İstanbul Büyükşehir Belediyesi’ne yönelik gerçekleştirilen operasyon sonrası, Silivri’de tutuklu bulunan bir dizi isim, çeşitli cezaevlerine sevk edildi. Yapılan sevk işlemleri sonucunda Murat Ongun ve Hüseyin Köksal Çorlu Cezaevi’ne, Murat Kapki, Nihat Sütlaş, Adem Soytekin ve Tuncay Yılmaz Tekirdağ Cezaevi’ne, Fatih Keleş, Necati Özkan ve Serdal Taşkın ise Kocaeli’ne gönderildi.
CHP Grup Başkanvekili Gökhan Günaydın, sosyal medya hesabından yaptığı açıklamada şunları kaydetti:
“İBB soruşturmasında tutuklananlardan Murat Ongun ve Hüseyin Köksal Çorlu, Murat Kapki, Nihat Sütlaş, Adem Soytekin ve Tuncay Yılmaz Tekirdağ, Fatih Keleş, Necati Özkan ve Serdal Taşkın Kocaeli cezaevine naklediliyorlar. ‘Ne kadar dağıtırsan o kadar iyi’ diye talimat var anlaşılan!”
‘Savunma hakkı ihlalidir’
Tutuklanan Şişli Belediye Başkanı Resul Emrah Şahan’ın avukatı Hüseyin Ersöz de konuya ilişkin sosyal medya hesabından yaptığı açıklamada, şunları kaydetti:
“Aralarında Murat Ongun ve Necati Özkan’ın da olduğu bazı isimlerin başka cezaevlerine sevk edileceği kesinleşti. Bu akşam Adalet Bakanlığı’ndan gelen yazı üzerine sevk işlemleri konusunda bilgilendirildikleri, saat 21’de sağlık kontrollerinden geçirildikleri ve sabah gerçekleşecek sevk işlemleri için eşyalarını toplamalarının istendiği bilgisi teyit edildi. Bu önümüzdeki günlerde başka sevk işlemlerinin olabileceğinin de iz düşümü olabilir. Ama birkez daha ifade etmek gerekiyor ki tutukluların, yargılamaların yapılacağı illerden uzak şehirlerdeki cezaevlerine sevk edilmelerinin savunma hakkı ihlali olduğu konusu, hukukçular arasında mutabık kalınan bir görüş aynı zamanda.”
İmamoğlu’ndan tepki
Edinilen bilgiye göre, İmamoğlu görüş kabinindeyken, o esnada diğer kabinde olan arkadaşlarına dönerek “Bizi eksiltebileceklerini sanıyorlar ama milyon milyon çoğalıyoruz” ifadelerini kullandı.

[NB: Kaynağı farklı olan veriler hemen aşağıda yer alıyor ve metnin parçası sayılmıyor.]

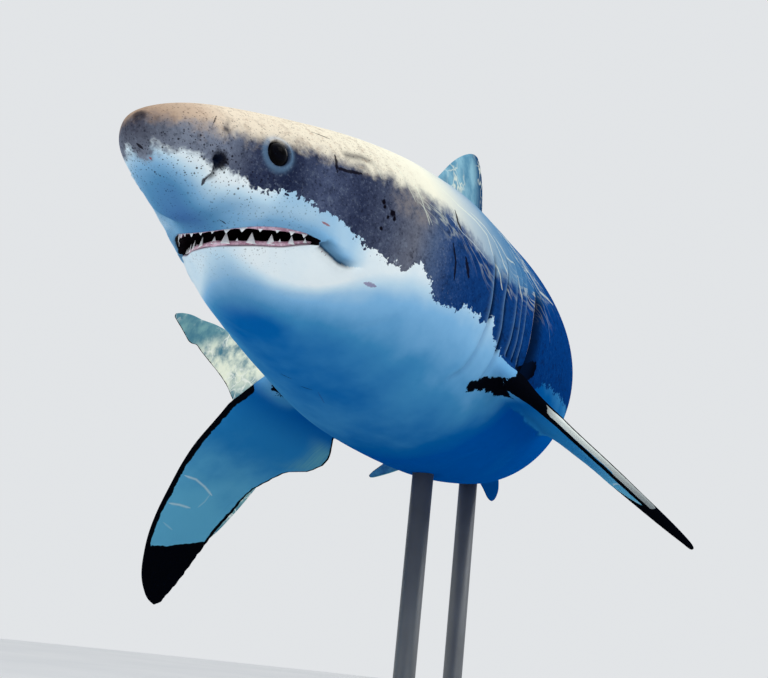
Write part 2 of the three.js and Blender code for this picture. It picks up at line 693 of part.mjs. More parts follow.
const body = trimmingBody();
const fins = {
  pectoral_fin_left: [pectoralSolid(1, PECTORAL_LEFT), blueSkin],
  pectoral_fin_right: [pectoralSolid(-1, PECTORAL_RIGHT), blueSkin],
  pelvic_fin_left: [pelvicSolid(1, PELVIC_LEFT), blueSkin],
  pelvic_fin_right: [pelvicSolid(-1, PELVIC_RIGHT), blueSkin],
  first_dorsal_fin: [medianFinSolid(FIRST_DORSAL, FIRST_DORSAL_ROOT, 1), slateSkin],
  second_dorsal_fin: [medianFinSolid(SECOND_DORSAL, SECOND_DORSAL_ROOT, 1), slateSkin],
  anal_fin: [medianFinSolid(SECOND_DORSAL, ANAL_FIN_ROOT, -1), slateSkin],
  caudal_fin_upper_lobe: [caudalSolid(CAUDAL_UPPER, 1), slateSkin],
  caudal_fin_lower_lobe: [caudalSolid(CAUDAL_LOWER, -1), slateSkin],
};
addPart(shark, 'head', headSolid(), slateSkin);
addPart(shark, 'lower_jaw', lowerJawSolid(), paleSkin);
addPart(shark, 'eye_left', eyeBall(1), eyeBlack);
addPart(shark, 'eye_right', eyeBall(-1), eyeBlack);
addPart(shark, 'gill_region', gillSolid(), slateSkin);
addPart(shark, 'chest', trunkSolid(GILLS_END, CHEST_END), slateSkin);
addPart(shark, 'trunk', trunkSolid(CHEST_END, TRUNK_END), slateSkin);
addPart(shark, 'tail_stock', trunkSolid(TRUNK_END, BODY_END), slateSkin);
for (const [name, [fin, material]] of Object.entries(fins)) {
  addPart(shark, name, fin.subtract(body), material);
}
addPart(model, 'stand_base', basePlate(), standSteel);
for (const [name, along] of Object.entries(RODS)) {
  addPart(model, name, rodSolid(along, body), standSteel);
}

export default model;
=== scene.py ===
"""A life-size great white shark on a plain display stand, turning to its right as it swims.

The shark is shaped in its own frame, in millimetres: "along" is the distance from the snout's tip
on the bent midline, "across" is to the shark's left, and "level" is up. A point given by these three
is called straightened. Angles run round the body from the shark's left, a quarter turn being its
back. One skin stands for all the flesh of the CAD frame; the eyeballs, teeth, gums and the stand are
pieces of their own.
"""

import logging
import math
from collections.abc import Callable, Sequence
from dataclasses import dataclass, field
from enum import Enum
from typing import ClassVar

import bmesh
import bpy
import numpy as np
from mathutils import Matrix, Vector

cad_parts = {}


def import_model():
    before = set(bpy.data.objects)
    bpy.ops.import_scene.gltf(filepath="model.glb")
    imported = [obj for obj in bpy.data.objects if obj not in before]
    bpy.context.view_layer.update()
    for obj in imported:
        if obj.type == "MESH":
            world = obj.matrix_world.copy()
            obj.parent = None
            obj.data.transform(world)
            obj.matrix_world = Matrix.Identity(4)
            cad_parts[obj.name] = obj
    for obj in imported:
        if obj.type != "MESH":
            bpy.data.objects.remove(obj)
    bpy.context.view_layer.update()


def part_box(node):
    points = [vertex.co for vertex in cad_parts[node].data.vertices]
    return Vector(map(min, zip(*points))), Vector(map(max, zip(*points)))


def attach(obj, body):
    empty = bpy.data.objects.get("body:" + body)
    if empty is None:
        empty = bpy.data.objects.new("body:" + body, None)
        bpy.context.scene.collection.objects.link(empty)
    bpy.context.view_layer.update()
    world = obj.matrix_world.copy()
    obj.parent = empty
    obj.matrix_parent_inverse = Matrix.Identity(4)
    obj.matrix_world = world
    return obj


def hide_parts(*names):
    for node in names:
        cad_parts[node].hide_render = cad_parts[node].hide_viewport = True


Array = np.ndarray
BMesh = bmesh.types.BMesh
Vert = bmesh.types.BMVert
Object = bpy.types.Object
Node = bpy.types.Node
Socket = bpy.types.NodeSocket
Tree = bpy.types.NodeTree
Point = tuple[float, float, float]
Colour = tuple[int, int, int]
Stops = tuple[tuple[float, Colour], ...]
Put = Callable[[Array, Array, Array], Array]

LOG = logging.getLogger("shark")
BODY = "root"
MM = 0.001
SNOUT_TIP = np.array([1550.0, 125.0, 1420.0])
TOTAL_LENGTH = 4200.0
BODY_END = 3720.0
WELD = 2e-6
OUTSIDE = 60.0

FLESH_NODES = (
    "head", "lower_jaw", "gill_region", "chest", "trunk", "tail_stock",
    "pectoral_fin_left", "pectoral_fin_right", "pelvic_fin_left", "pelvic_fin_right",
    "first_dorsal_fin", "second_dorsal_fin", "anal_fin", "caudal_fin_upper_lobe", "caudal_fin_lower_lobe",
)


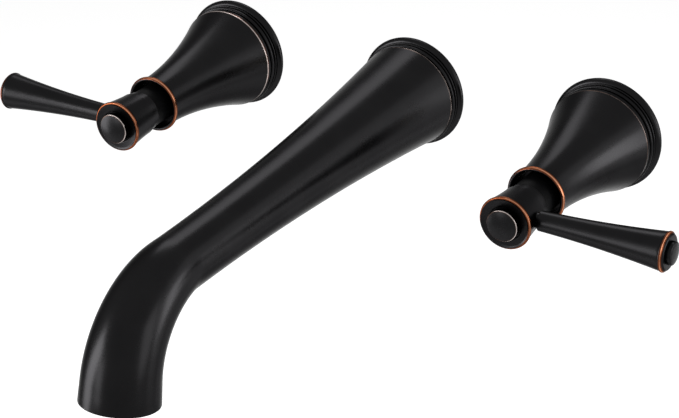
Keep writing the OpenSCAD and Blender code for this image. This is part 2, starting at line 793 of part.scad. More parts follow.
hot_side() bell();  // hot_bell
hot_side() wall_flange();  // hot_flange
hot_side() wall_gasket();  // hot_gasket
hot_side() mounting_sleeve();  // hot_mounting_sleeve
hot_side() guide_bush();  // hot_guide_bush
hot_side() valve_body();  // hot_valve_body
hot_side() cartridge_body();  // hot_cartridge_body
hot_side() body_o_ring();  // hot_body_o_ring
hot_side() seat_seal();  // hot_seat_seal
hot_side() fixed_disc();  // hot_fixed_disc
hot_side() turning_disc();  // hot_turning_disc
hot_side() spindle();  // hot_spindle
hot_side() spindle_o_ring();  // hot_spindle_o_ring
hot_side() stem_extension();  // hot_stem_extension
hot_side() glide_bush();  // hot_glide_bush
hot_side() hub();  // hot_hub
hot_side() handle_screw();  // hot_handle_screw
hot_side() index_button();  // hot_index_button
hot_side() lever();  // hot_lever
hot_side() lever_button();  // hot_lever_button

cold_side() bell();  // cold_bell
cold_side() wall_flange();  // cold_flange
cold_side() wall_gasket();  // cold_gasket
cold_side() mounting_sleeve();  // cold_mounting_sleeve
cold_side() guide_bush();  // cold_guide_bush
cold_side() valve_body();  // cold_valve_body
cold_side() cartridge_body();  // cold_cartridge_body
cold_side() body_o_ring();  // cold_body_o_ring
cold_side() seat_seal();  // cold_seat_seal
cold_side() fixed_disc();  // cold_fixed_disc
cold_side() turning_disc();  // cold_turning_disc
cold_side() spindle();  // cold_spindle
cold_side() spindle_o_ring();  // cold_spindle_o_ring
cold_side() stem_extension();  // cold_stem_extension
cold_side() glide_bush();  // cold_glide_bush
cold_side() hub();  // cold_hub
cold_side() handle_screw();  // cold_handle_screw
cold_side() index_button();  // cold_index_button
cold_side() lever();  // cold_lever
cold_side() lever_button();  // cold_lever_button
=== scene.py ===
import json
import math

import bpy
from mathutils import Matrix, Quaternion, Vector


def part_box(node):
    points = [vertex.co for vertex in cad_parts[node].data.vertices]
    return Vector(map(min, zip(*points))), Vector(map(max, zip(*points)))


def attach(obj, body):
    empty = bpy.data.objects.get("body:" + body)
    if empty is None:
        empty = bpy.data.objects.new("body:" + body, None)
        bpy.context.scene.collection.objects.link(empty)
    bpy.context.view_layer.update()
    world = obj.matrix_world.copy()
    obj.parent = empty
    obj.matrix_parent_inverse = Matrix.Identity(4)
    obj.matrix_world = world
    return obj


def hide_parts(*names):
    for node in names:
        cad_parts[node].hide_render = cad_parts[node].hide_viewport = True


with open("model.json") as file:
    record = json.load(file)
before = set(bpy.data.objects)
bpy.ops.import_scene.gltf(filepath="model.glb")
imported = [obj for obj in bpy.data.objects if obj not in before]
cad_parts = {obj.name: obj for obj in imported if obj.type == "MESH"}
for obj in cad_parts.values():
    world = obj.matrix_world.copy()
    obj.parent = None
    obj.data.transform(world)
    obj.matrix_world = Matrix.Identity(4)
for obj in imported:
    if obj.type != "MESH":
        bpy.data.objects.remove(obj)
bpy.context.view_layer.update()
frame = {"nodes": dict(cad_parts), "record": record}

MM = 0.001
SIDES = 144         # faces round a turned piece
LEVER_SIDES = 96
TOOL_SIDES = 64     # faces round a cutting tool
MERGE = 2e-6        # points nearer than this, in metres, are sewn into one
LAMP_DISTANCE = 1.5

# The three trim groups stand side by side on the wall. A height is measured out of the wall
# (towards -Y) and a radius from the group's own axis, both in millimetres.
handle_offset = 0.5 * (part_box("cold_bell")[0][0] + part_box("cold_bell")[1][0]) / MM
flange_height = -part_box("spout_flange")[0][1] / MM
bell_front = -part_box("cold_bell")[0][1] / MM


# ---------- bench tools ----------

def put_down():
    """Leaves edit mode with nothing picked."""
    if bpy.context.object and bpy.context.object.mode != "OBJECT":
        bpy.ops.object.mode_set(mode="OBJECT")
    bpy.ops.object.select_all(action="DESELECT")


def pick(piece):
    put_down()
    piece.select_set(True)
    bpy.context.view_layer.objects.active = piece


def edit(piece):
    pick(piece)
    bpy.ops.object.mode_set(mode="EDIT")
    bpy.ops.mesh.select_all(action="SELECT")


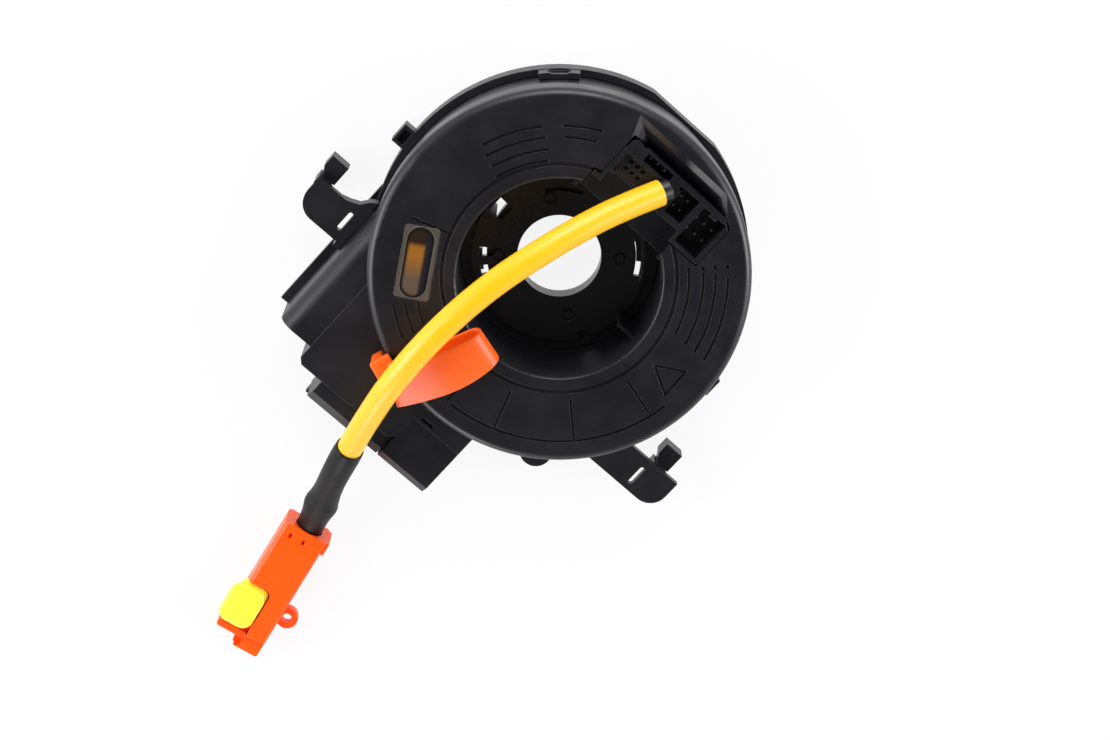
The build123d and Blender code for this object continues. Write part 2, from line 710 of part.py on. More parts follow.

İmamoğlu: “Hırs, İntikam ve Yalan”
İmamoğlu, sosyal medya hesabı aracılığıyla ise şu açıklamayı yaptı:
“İftiracı arayışları, Yalancı şahit zorlamaları, Gizli tanık kurguları, 23 yıllık iş yaşamımdan tanıdığım insanların zorla ifadeye çağırılıp korkutulması, Gazetecilerin tutuklanması, Şafak baskınları, el koymalar, kayyumlar… ‘Turbun Büyüğü’ yetmeyince ‘Dananın Kuyruğu’ yalanı vs.
Şimdi de gece yarısı aldığım bilgiye göre aynı hapiste bulunduğum 10’a yakın arkadaşımın sabaha karşı başka cezaevlerine nakledilmesi!
Bu hırs, bu intikam, bu yalan dolan, bu düşman hukuku nedir?
Allah aşkına bu kadar mı çürüttüler ülkenin göz bebeği kurumlarını ! Yüce Türk Yargısına sesleniyorum.
Bu ülkede adil yargı ortamını bir avuç insan bu denli çürütebilir mi? Adeta dilini yutmuş yargımızın hakimlerine savcılarına kurumlarına sesleniyorum.
Yeter artık Allah rızası için ağzınızı açıp bir söz söyleyin. Gerçekten olan Millete ve Devlete oluyor. Hala farkında değil misiniz?”